*INFORMATION SUPPLIED*
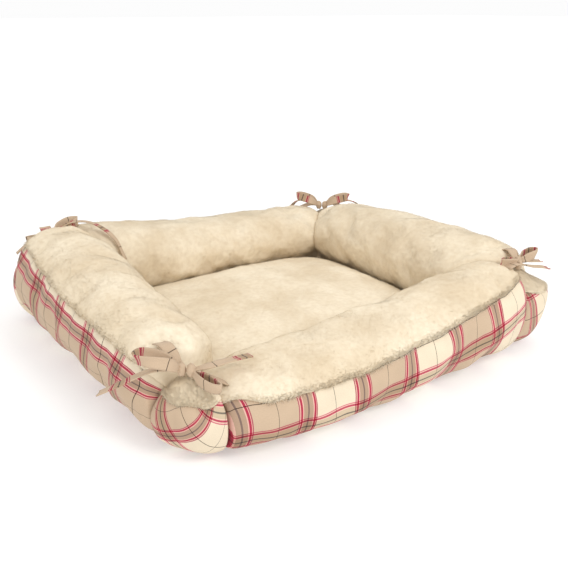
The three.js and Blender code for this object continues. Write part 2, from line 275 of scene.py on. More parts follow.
def pile_shell(name, source, chosen, depth, sink=SHELL_SINK):
    """A closed layer of plush over a cover's faces of one slot, its points' indices and its surface."""
    mesh = source.data
    index = np.zeros(len(mesh.polygons), int)
    mesh.polygons.foreach_get("material_index", index)
    faces = np.array([list(p.vertices) for p in mesh.polygons if len(p.vertices) == 4])
    quad = np.array([len(p.vertices) == 4 for p in mesh.polygons])
    faces = faces[(index[quad] == chosen)]
    used, compact = np.unique(faces, return_inverse=True)
    compact = compact.reshape(faces.shape)
    co, no = coords(mesh)[used], normals(mesh)[used]
    lift = depth(co, used)[:, None]
    outer = co + no * lift
    lower = co - no * sink
    n = len(used)
    edges = {}
    for face in compact:
        for k in range(4):
            a, b = face[k], face[(k + 1) % 4]
            if edges.pop((b, a), None) is None:
                edges[(a, b)] = True
    rim = [(a, a + n, b + n, b) for a, b in edges]
    every = compact.tolist() + (compact[:, ::-1] + n).tolist() + rim
    obj = make_object(name, np.vstack([outer, lower]), every)
    return obj, used, (outer, no, compact)


def fibres(name, surface, count, length, width, comb, lean, seed, share=None):
    """Fine closed spikes of pile, scattered evenly by area over a surface and combed one way."""
    co, no, faces = surface
    rng = np.random.default_rng(SEED + seed)
    a, b, c, d = (co[faces[:, k]] for k in range(4))
    area = np.linalg.norm(np.cross(c - a, d - b), axis=1)
    if share is not None:
        area = area * share[faces].mean(axis=1)
    pick = rng.choice(len(faces), count, p=area / area.sum())
    u, v = rng.random((2, count, 1))
    blend = lambda values: ((values[faces[pick, 0]] * (1 - u) + values[faces[pick, 1]] * u) * (1 - v)
                            + (values[faces[pick, 3]] * (1 - u) + values[faces[pick, 2]] * u) * v)
    root, up = blend(co), blend(no)
    up /= np.linalg.norm(up, axis=1, keepdims=True)
    way = comb(root, up) + rng.normal(0, 0.28, (count, 3))
    way -= up * np.sum(way * up, axis=1, keepdims=True)
    way /= np.maximum(np.linalg.norm(way, axis=1, keepdims=True), 1e-9)
    tilt = lean * rng.uniform(0.7, 1.25, (count, 1))
    run = length * rng.uniform(0.6, 1.25, (count, 1))
    side = np.cross(up, way)
    base = root - up * 0.6 * MM
    half = width * rng.uniform(0.7, 1.3, (count, 1)) / 2
    tip = root + (up * np.cos(tilt) + way * np.sin(tilt)) * run
    points = np.stack([base + side * half, base - side * half, base + way * half * 1.2, tip], 1)
    k = np.arange(count)[:, None] * 4
    tri = np.concatenate([k + [0, 1, 3], k + [1, 2, 3], k + [2, 0, 3], k + [1, 0, 2]])
    mesh = bpy.data.meshes.new(name)
    mesh.vertices.add(count * 4)
    mesh.vertices.foreach_set("co", points.ravel())
    mesh.loops.add(len(tri) * 3)
    mesh.loops.foreach_set("vertex_index", tri.ravel())
    mesh.polygons.add(len(tri))
    mesh.polygons.foreach_set("loop_start", np.arange(len(tri)) * 3)
    mesh.update(calc_edges=True)
    obj = bpy.data.objects.new(name, mesh)
    bpy.context.scene.collection.objects.link(obj)
    return obj


# ---- materials ----
def srgb(r, g, b):
    linear = lambda v: v / 12.92 if v <= 0.04045 else ((v + 0.055) / 1.055) ** 2.4
    return (*[linear(v / 255) for v in (r, g, b)], 1)


class Material:
    """A node material under construction."""

    def __init__(self, name, roughness, sheen, sheen_tint=(1, 1, 1, 1)):
        self.material = bpy.data.materials.new(name)
        self.material.use_nodes = True
        self.tree = self.material.node_tree
        self.shader = self.tree.nodes["Principled BSDF"]
        self.shader.inputs["Roughness"].default_value = roughness
        self.shader.inputs["Sheen Weight"].default_value = sheen
        self.shader.inputs["Sheen Roughness"].default_value = 0.45
        self.shader.inputs["Sheen Tint"].default_value = sheen_tint
        self.shader.inputs["Specular IOR Level"].default_value = 0.2

    def feed(self, value, socket):
        if isinstance(value, bpy.types.NodeSocket):
            self.tree.links.new(value, socket)
        else:
            socket.default_value = value

    def math(self, operation, a, b=0.0):
        node = self.tree.nodes.new("ShaderNodeMath")
        node.operation = operation
        self.feed(a, node.inputs[0])
        self.feed(b, node.inputs[1])
        return node.outputs[0]

    def mix(self, factor, a, b, blend="MIX"):
        node = self.tree.nodes.new("ShaderNodeMix")
        node.data_type = "RGBA"
        node.blend_type = blend
        self.feed(factor, node.inputs[0])
        self.feed(a, node.inputs[6])
        self.feed(b, node.inputs[7])
        return node.outputs[2]

    def ramp(self, value, stops, constant=False):
        node = self.tree.nodes.new("ShaderNodeValToRGB")
        node.color_ramp.interpolation = "CONSTANT" if constant else "LINEAR"
        elements = node.color_ramp.elements
        while len(elements) < len(stops):
            elements.new(0.5)
        for element, (position, colour) in zip(elements, stops):
            element.position = position
            element.color = colour
        self.feed(value, node.inputs[0])
        return node.outputs[0]

    def noise(self, scale, detail=2.0, vector=None):
        node = self.tree.nodes.new("ShaderNodeTexNoise")
        node.inputs["Scale"].default_value = scale
        node.inputs["Detail"].default_value = detail
        if vector is not None:
            self.tree.links.new(vector, node.inputs["Vector"])
        return node.outputs["Fac"]

    def position(self):
        return self.tree.nodes.new("ShaderNodeTexCoord").outputs["Object"]

    def bump(self, height, strength, distance, onto=None):
        node = self.tree.nodes.new("ShaderNodeBump")
        node.inputs["Strength"].default_value = strength
        node.inputs["Distance"].default_value = distance
        self.tree.links.new(height, node.inputs["Height"])
        if onto is not None:
            self.tree.links.new(onto, node.inputs["Normal"])
        return node.outputs["Normal"]

    def finish(self, colour, normal=None):
        self.feed(colour, self.shader.inputs["Base Color"])
        if normal is not None:
            self.tree.links.new(normal, self.shader.inputs["Normal"])
        return self.material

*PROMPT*
Lines that hold "scene" are the ones to copy; find all of them.

*FINAL ANSWER*
The three.js and Blender code for this object continues. Write part 2, from line 275 of scene.py on. More parts follow.
    bpy.context.scene.collection.objects.link(obj)